I owe a debt of gratitude to Richard Adams. I’m getting into my mid-30s, but reading Watership Down for the first time made me feel like the kid I used to be, the kid getting transported to vivid, imaginative worlds through books’ words.
The anthropomorphized rabbits of Watership Down are not on a grand adventure to recover a mystical jewel or defeat an ancient evil (this isn’t that kind of fantasy novel) – they are simply trying to survive. Even simple acts that humans take for granted, like crossing a stream, are overwhelmingly intimidating for rabbits who are journeying far beyond the only world they’ve known. But what is truly endearing about the lead characters, including Hazel, Bigwig, and Fiver, is their mutual dependence and appreciation for each other. Each rabbit has strengths, and these strengths are recognized and utilized by the group as a whole. Chief Rabbit Hazel empowers those around him and is careful to keep smaller, weaker rabbits from feeling less valuable. I didn’t expect an adventure story about rabbits to teach me lessons on leadership, but I’ll take what I can get.

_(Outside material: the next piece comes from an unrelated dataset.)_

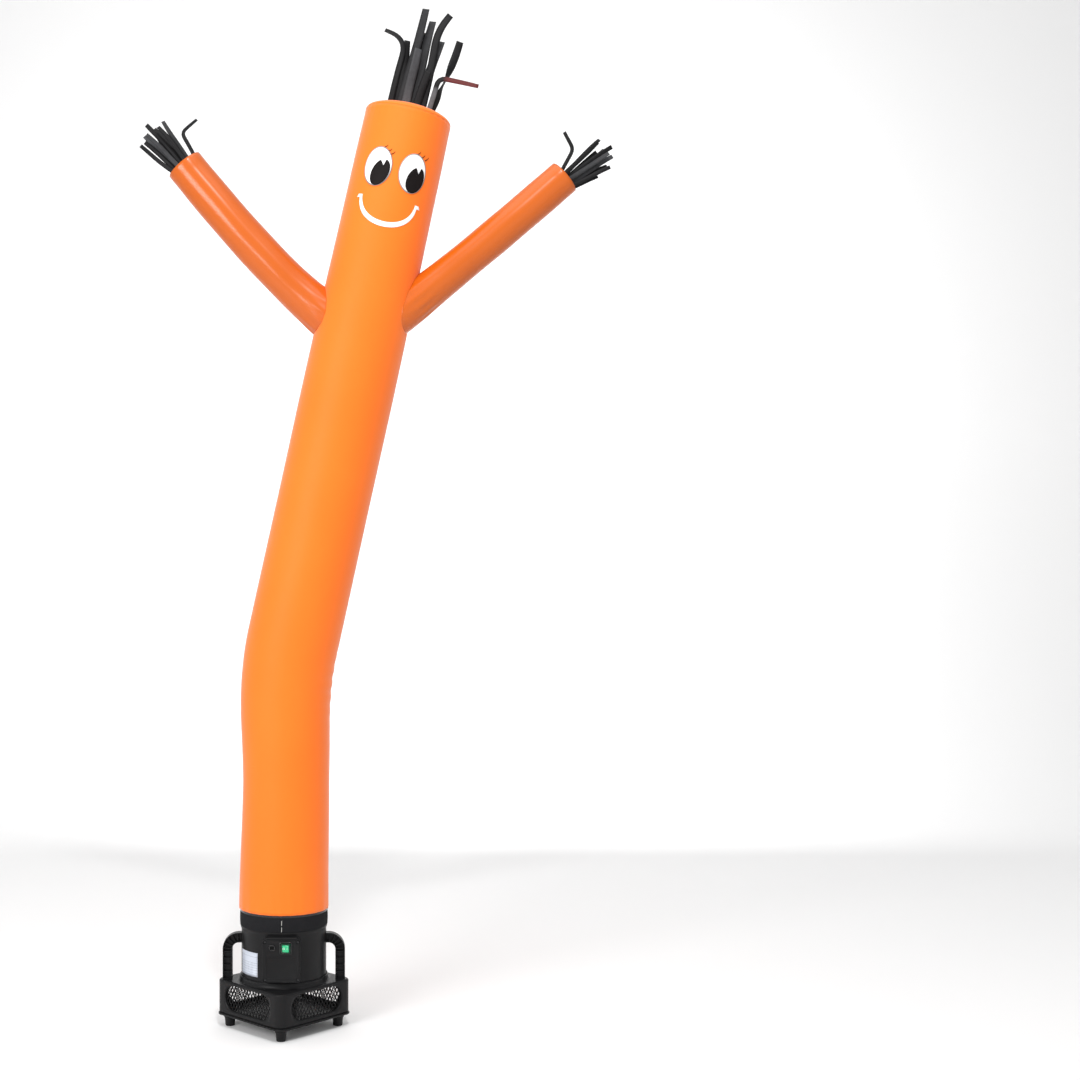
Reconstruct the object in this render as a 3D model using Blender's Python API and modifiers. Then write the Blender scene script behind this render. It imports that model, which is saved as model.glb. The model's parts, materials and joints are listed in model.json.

Adams builds a rich world in Watership Down complete with folklore, mythos, and supernatural second sight abilities that lead to rewarding instances of foreshadowing (one rabbit even ruminates on the unconscious mind). With all that being said, it would be a disservice to think of Adams’ work as a simple children’s book. This book sunk its claws into me, and I read forward eagerly whilst remaining fearful that one or more of my favorite characters would meet a grim end. I’m looking forward to re-reading Watership Down in a few years, and I’ve already bought the sequel Tales from Watership Down. Bigwig forever.